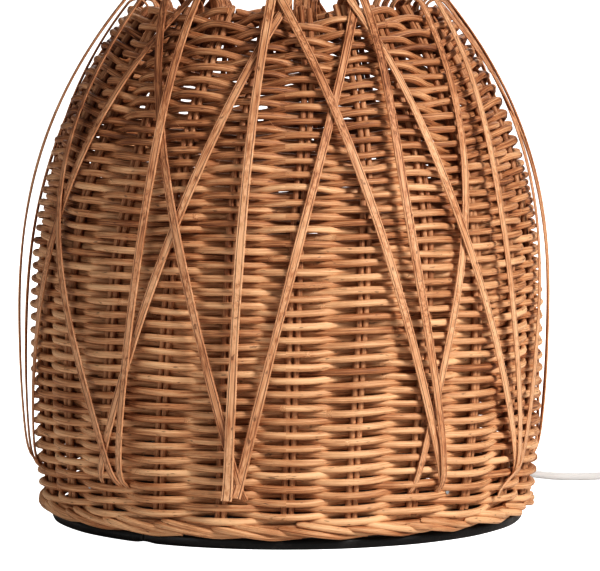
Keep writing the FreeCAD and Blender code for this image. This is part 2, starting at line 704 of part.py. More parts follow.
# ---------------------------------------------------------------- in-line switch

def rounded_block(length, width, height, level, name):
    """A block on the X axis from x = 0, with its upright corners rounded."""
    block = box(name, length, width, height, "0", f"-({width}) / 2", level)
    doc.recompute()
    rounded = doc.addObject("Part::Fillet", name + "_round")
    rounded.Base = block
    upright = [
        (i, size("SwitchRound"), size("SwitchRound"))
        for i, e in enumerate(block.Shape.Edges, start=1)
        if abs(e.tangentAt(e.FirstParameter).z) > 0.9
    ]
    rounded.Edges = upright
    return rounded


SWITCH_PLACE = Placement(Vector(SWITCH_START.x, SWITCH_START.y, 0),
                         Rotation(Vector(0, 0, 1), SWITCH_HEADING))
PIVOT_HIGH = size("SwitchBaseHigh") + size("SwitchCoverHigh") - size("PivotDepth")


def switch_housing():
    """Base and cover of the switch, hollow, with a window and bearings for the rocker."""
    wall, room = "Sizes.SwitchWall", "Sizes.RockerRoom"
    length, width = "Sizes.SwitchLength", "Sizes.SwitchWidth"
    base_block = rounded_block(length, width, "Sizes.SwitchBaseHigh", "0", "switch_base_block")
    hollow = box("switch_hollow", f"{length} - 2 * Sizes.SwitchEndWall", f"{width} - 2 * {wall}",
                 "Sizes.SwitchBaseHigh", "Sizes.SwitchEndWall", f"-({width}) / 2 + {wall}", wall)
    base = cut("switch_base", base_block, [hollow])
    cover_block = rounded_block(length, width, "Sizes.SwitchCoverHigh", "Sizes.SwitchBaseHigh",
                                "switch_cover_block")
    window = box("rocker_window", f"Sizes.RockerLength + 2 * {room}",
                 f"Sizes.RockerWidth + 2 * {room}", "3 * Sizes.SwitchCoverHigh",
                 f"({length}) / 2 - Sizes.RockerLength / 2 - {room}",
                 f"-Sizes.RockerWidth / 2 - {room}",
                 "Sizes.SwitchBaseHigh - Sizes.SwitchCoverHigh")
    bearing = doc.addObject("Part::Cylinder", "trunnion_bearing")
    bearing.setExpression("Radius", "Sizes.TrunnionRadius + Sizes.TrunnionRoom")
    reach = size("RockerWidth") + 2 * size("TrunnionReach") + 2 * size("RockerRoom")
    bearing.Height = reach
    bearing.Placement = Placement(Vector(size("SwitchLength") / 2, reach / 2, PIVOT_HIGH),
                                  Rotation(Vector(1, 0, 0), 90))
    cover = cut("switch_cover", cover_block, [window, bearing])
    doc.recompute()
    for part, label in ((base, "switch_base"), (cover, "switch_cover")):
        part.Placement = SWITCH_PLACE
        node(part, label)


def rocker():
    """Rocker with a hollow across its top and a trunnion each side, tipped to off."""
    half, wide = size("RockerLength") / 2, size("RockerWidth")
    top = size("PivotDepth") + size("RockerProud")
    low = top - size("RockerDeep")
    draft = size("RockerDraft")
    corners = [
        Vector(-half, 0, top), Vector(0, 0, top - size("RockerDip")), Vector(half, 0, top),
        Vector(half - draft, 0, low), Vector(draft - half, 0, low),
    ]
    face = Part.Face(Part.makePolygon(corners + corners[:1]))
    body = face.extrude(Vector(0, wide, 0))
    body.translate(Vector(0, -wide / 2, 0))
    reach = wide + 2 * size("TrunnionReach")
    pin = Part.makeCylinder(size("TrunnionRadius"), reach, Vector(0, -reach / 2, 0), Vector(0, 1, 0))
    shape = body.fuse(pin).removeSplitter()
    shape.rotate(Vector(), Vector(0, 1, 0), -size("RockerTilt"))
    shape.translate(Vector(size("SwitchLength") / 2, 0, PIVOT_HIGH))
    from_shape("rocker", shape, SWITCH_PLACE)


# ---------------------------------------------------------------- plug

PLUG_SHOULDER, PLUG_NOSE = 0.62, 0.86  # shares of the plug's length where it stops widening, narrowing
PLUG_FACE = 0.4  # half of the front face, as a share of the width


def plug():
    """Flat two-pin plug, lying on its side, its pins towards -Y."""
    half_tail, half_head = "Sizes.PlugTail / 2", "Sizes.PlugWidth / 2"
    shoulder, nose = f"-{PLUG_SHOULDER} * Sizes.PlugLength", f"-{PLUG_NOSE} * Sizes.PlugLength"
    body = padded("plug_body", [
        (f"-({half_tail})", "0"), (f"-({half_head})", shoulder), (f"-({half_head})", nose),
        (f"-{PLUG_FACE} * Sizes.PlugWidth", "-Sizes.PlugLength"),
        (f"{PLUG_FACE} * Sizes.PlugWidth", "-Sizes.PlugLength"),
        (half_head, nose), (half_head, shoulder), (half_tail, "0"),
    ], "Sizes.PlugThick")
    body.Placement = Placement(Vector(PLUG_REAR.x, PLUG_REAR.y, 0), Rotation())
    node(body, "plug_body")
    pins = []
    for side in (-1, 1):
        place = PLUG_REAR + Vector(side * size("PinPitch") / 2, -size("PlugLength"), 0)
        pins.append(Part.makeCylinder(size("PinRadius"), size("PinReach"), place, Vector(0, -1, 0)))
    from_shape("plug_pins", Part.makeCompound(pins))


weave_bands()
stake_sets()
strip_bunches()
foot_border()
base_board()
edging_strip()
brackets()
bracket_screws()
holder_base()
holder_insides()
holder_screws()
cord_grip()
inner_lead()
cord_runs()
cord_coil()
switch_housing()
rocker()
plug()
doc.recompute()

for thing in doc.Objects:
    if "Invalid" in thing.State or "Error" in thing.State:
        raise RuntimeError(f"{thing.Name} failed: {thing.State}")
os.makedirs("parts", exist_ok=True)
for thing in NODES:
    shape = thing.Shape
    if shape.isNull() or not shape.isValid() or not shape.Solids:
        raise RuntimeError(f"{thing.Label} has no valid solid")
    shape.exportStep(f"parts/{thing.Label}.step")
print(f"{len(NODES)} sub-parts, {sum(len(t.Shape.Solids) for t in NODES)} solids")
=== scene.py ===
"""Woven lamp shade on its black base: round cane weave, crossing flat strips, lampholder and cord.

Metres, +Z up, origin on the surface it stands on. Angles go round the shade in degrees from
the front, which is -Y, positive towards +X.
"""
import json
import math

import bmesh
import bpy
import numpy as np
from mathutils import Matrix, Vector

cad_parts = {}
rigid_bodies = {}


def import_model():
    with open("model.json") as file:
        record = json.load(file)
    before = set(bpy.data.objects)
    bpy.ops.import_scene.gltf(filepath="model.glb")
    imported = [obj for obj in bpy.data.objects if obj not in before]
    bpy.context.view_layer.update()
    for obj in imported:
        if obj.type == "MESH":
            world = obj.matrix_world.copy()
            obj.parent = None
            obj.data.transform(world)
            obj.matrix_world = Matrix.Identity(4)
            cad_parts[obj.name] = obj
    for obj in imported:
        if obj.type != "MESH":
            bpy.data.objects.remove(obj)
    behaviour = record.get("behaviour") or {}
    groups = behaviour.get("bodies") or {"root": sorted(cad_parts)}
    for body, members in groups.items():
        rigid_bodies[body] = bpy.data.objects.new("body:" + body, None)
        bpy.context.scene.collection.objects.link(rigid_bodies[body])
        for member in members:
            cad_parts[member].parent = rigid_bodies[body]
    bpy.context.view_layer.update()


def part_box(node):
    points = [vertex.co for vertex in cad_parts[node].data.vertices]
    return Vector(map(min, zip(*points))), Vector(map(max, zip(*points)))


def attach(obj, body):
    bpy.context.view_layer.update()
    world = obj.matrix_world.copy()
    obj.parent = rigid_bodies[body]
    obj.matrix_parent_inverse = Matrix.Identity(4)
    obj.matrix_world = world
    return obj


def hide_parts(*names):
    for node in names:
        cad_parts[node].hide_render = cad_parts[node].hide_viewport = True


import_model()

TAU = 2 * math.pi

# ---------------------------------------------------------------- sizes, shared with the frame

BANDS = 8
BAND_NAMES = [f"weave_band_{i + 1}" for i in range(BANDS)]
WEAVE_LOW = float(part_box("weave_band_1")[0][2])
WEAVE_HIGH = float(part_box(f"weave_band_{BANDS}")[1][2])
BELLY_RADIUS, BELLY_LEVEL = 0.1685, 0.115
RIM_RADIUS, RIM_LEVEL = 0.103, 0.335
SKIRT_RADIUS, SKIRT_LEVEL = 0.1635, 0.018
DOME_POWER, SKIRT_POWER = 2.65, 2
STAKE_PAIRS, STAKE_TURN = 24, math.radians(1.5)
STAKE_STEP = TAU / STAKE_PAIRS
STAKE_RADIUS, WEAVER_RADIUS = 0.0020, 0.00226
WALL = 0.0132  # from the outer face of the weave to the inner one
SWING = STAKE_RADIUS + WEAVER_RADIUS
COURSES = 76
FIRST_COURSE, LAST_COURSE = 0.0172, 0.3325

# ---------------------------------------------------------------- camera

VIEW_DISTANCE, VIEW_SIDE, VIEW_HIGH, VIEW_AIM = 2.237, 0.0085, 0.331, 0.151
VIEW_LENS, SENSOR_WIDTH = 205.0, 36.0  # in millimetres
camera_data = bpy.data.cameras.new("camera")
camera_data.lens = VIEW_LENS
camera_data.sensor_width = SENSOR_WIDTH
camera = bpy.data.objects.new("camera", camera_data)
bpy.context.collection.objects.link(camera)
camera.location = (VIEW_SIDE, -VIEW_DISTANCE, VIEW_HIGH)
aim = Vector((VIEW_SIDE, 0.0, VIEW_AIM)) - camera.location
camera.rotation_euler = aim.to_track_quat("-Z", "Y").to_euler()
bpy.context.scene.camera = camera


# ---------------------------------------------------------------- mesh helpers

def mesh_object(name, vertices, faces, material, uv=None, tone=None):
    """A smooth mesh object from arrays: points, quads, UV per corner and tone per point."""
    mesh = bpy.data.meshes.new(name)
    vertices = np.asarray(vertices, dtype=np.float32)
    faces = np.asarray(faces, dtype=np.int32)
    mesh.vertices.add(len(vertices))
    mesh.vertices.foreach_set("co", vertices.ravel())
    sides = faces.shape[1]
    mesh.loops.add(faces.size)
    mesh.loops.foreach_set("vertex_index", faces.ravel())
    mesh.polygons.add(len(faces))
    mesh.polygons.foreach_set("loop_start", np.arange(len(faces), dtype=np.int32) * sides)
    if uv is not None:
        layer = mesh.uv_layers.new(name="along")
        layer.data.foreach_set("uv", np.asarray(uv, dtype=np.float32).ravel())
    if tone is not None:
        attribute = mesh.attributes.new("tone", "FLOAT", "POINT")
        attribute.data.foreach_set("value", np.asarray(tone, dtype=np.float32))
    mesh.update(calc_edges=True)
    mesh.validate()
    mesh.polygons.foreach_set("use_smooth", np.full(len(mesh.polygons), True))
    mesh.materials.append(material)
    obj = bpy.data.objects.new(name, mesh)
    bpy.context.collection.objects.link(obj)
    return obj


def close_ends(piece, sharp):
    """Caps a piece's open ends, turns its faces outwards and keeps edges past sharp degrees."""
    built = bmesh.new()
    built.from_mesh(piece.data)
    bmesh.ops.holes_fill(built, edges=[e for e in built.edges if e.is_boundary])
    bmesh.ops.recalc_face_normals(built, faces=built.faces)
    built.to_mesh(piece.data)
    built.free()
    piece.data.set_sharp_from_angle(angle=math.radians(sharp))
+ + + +
» **PROMPT**
Return exactly the lines above from the line that has "imported = [obj" through the line that has "with the frame", inclusive, and nothing else.

» **EXERCISE ANSWER**
    imported = [obj for obj in bpy.data.objects if obj not in before]
    bpy.context.view_layer.update()
    for obj in imported:
        if obj.type == "MESH":
            world = obj.matrix_world.copy()
            obj.parent = None
            obj.data.transform(world)
            obj.matrix_world = Matrix.Identity(4)
            cad_parts[obj.name] = obj
    for obj in imported:
        if obj.type != "MESH":
            bpy.data.objects.remove(obj)
    behaviour = record.get("behaviour") or {}
    groups = behaviour.get("bodies") or {"root": sorted(cad_parts)}
    for body, members in groups.items():
        rigid_bodies[body] = bpy.data.objects.new("body:" + body, None)
        bpy.context.scene.collection.objects.link(rigid_bodies[body])
        for member in members:
            cad_parts[member].parent = rigid_bodies[body]
    bpy.context.view_layer.update()


def part_box(node):
    points = [vertex.co for vertex in cad_parts[node].data.vertices]
    return Vector(map(min, zip(*points))), Vector(map(max, zip(*points)))


def attach(obj, body):
    bpy.context.view_layer.update()
    world = obj.matrix_world.copy()
    obj.parent = rigid_bodies[body]
    obj.matrix_parent_inverse = Matrix.Identity(4)
    obj.matrix_world = world
    return obj


def hide_parts(*names):
    for node in names:
        cad_parts[node].hide_render = cad_parts[node].hide_viewport = True


import_model()

TAU = 2 * math.pi

# ---------------------------------------------------------------- sizes, shared with the frame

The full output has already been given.